Required task.
Your task is to restate the data word for word.

(begin)

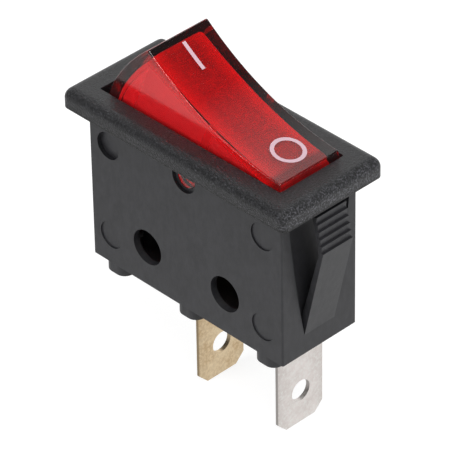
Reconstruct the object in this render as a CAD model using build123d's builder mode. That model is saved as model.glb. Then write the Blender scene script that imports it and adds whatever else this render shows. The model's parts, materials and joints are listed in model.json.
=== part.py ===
from build123d import *
import os
from math import asin, cos, degrees, radians, sin, sqrt

# Panel rocker switch, single pole, with a translucent rocker and two blade terminals.
# Millimetres. The origin is the centre of the bezel's underside, which seats on the panel.
# +Z points out of the panel, +X runs along the switch towards the pressed O end.

# Housing: body and bezel
body_length = 27.2
body_width = 10.3
body_depth = 18.0
body_corner_r = 0.2
wall = 0.8
end_wall = 0.95
pocket_wall = 0.4
floor_thickness = 1.5
bezel_end_overhang = 2.0
bezel_side_overhang = 1.75
bezel_thickness = 2.2
bezel_corner_r = 0.8
bezel_edge_r = 1.1
opening_corner_r = 0.15

# Snap lugs in the two end walls, rooted just above the body's bottom
lug_root_height = 2.3
lug_root_width = 4.2
lug_top_width = 4.1
lug_thickness = 0.6
lug_peak_reach = 2.55
lug_peak_depth = 4.6
lug_top_reach = 1.65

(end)

Exercise answer.
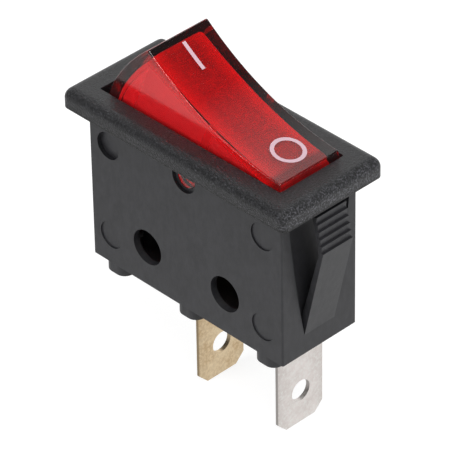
Reconstruct the object in this render as a CAD model using build123d's builder mode. That model is saved as model.glb. Then write the Blender scene script that imports it and adds whatever else this render shows. The model's parts, materials and joints are listed in model.json.
=== part.py ===
from build123d import *
import os
from math import asin, cos, degrees, radians, sin, sqrt

# Panel rocker switch, single pole, with a translucent rocker and two blade terminals.
# Millimetres. The origin is the centre of the bezel's underside, which seats on the panel.
# +Z points out of the panel, +X runs along the switch towards the pressed O end.

# Housing: body and bezel
body_length = 27.2
body_width = 10.3
body_depth = 18.0
body_corner_r = 0.2
wall = 0.8
end_wall = 0.95
pocket_wall = 0.4
floor_thickness = 1.5
bezel_end_overhang = 2.0
bezel_side_overhang = 1.75
bezel_thickness = 2.2
bezel_corner_r = 0.8
bezel_edge_r = 1.1
opening_corner_r = 0.15

# Snap lugs in the two end walls, rooted just above the body's bottom
lug_root_height = 2.3
lug_root_width = 4.2
lug_top_width = 4.1
lug_thickness = 0.6
lug_peak_reach = 2.55
lug_peak_depth = 4.6
lug_top_reach = 1.65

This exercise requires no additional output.